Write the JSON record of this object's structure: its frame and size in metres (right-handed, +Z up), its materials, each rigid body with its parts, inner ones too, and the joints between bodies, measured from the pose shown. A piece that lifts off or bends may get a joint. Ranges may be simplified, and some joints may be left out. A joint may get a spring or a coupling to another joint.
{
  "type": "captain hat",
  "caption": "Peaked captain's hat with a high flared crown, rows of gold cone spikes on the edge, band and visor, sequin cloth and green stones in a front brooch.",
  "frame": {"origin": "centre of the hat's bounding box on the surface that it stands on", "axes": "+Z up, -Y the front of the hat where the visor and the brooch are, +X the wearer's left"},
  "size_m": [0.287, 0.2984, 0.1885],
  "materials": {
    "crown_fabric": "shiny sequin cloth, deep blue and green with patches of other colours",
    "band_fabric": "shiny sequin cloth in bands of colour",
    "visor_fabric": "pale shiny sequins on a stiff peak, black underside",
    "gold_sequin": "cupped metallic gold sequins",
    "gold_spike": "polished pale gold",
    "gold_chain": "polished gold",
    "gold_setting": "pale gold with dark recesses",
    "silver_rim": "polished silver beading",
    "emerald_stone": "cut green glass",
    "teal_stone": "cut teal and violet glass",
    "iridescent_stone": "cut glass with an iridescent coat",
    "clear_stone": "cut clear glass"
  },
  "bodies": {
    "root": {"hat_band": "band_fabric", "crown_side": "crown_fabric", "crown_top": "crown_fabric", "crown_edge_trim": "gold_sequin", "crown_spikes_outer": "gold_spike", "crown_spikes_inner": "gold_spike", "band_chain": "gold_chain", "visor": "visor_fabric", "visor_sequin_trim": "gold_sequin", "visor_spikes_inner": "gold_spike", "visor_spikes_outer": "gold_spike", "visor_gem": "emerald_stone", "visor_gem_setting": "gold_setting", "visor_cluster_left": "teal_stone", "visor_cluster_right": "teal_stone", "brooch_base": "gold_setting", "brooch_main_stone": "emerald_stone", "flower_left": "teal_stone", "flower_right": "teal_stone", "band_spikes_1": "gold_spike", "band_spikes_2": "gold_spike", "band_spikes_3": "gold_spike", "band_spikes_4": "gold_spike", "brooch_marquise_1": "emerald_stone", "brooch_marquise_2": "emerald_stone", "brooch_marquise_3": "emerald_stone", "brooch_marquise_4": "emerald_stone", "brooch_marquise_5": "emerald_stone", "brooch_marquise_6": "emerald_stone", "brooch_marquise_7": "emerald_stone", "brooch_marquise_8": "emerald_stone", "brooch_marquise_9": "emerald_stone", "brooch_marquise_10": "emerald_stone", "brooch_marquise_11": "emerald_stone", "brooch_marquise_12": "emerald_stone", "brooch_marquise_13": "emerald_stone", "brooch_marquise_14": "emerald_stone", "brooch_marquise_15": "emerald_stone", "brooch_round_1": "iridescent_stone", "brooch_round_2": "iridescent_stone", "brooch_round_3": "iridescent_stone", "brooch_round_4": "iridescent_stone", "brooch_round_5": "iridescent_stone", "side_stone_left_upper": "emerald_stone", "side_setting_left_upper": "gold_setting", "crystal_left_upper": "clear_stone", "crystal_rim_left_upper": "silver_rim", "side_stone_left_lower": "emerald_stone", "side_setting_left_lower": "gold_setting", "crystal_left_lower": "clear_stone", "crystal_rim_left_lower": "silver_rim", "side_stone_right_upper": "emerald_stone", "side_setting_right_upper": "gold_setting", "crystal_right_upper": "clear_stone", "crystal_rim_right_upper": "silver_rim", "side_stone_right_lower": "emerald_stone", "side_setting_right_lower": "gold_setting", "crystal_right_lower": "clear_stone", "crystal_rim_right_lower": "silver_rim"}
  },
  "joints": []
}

__________________________________________________

_What this task involves_
Show the lines that mention the word "joints".

_Written solution_
Write the JSON record of this object's structure: its frame and size in metres (right-handed, +Z up), its materials, each rigid body with its parts, inner ones too, and the joints between bodies, measured from the pose shown. A piece that lifts off or bends may get a joint. Ranges may be simplified, and some joints may be left out. A joint may get a spring or a coupling to another joint.
  "joints": []